--- What needs to be done ---
Your task is to restate the data word for word.

--- start ---

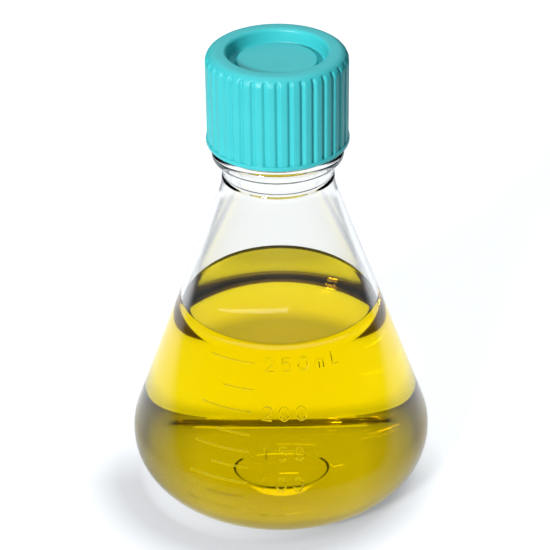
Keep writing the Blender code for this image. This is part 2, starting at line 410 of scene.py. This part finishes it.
def glyph(letter):
    """The strokes of a letter in a box one wide and one high, as (points, closed) pairs."""
    if letter == "0":
        return [(bow((0.5, 0.5), 0.44, 0.5, 0, 360, 20)[:-1], True)]
    if letter == "1":
        return [([(0.3, 0.8), (0.55, 1.0), (0.55, 0.0)], False)]
    if letter == "2":
        return [(bow((0.5, 0.7), 0.42, 0.3, 170, -40, 10) + [(0.05, 0.0), (0.95, 0.0)], False)]
    if letter == "5":
        bowl = bow((0.48, 0.33), 0.42, 0.33, 120, -140, 12)
        return [([(0.88, 1.0), (0.2, 1.0), (0.14, 0.55)] + bowl, False)]
    if letter == "m":
        left = bow((0.27, 0.42), 0.2, 0.2, 180, 0, 6) + [(0.47, 0.0)]
        right = bow((0.67, 0.42), 0.2, 0.2, 180, 0, 6) + [(0.87, 0.0)]
        return [([(0.07, 0.62), (0.07, 0.0)], False), (left, False), (right, False)]
    if letter == "L":
        return [([(0.12, 1.0), (0.12, 0.0), (0.8, 0.0)], False)]
    raise ValueError(letter)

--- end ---

--- Output below ---
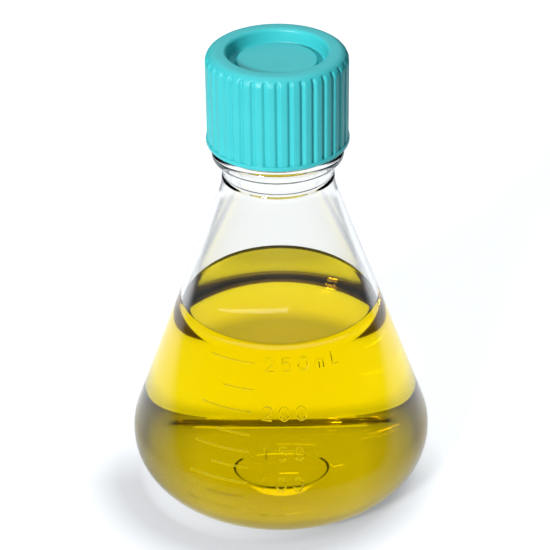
Keep writing the Blender code for this image. This is part 2, starting at line 410 of scene.py. This part finishes it.
def glyph(letter):
    """The strokes of a letter in a box one wide and one high, as (points, closed) pairs."""
    if letter == "0":
        return [(bow((0.5, 0.5), 0.44, 0.5, 0, 360, 20)[:-1], True)]
    if letter == "1":
        return [([(0.3, 0.8), (0.55, 1.0), (0.55, 0.0)], False)]
    if letter == "2":
        return [(bow((0.5, 0.7), 0.42, 0.3, 170, -40, 10) + [(0.05, 0.0), (0.95, 0.0)], False)]
    if letter == "5":
        bowl = bow((0.48, 0.33), 0.42, 0.33, 120, -140, 12)
        return [([(0.88, 1.0), (0.2, 1.0), (0.14, 0.55)] + bowl, False)]
    if letter == "m":
        left = bow((0.27, 0.42), 0.2, 0.2, 180, 0, 6) + [(0.47, 0.0)]
        right = bow((0.67, 0.42), 0.2, 0.2, 180, 0, 6) + [(0.87, 0.0)]
        return [([(0.07, 0.62), (0.07, 0.0)], False), (left, False), (right, False)]
    if letter == "L":
        return [([(0.12, 1.0), (0.12, 0.0), (0.8, 0.0)], False)]
    raise ValueError(letter)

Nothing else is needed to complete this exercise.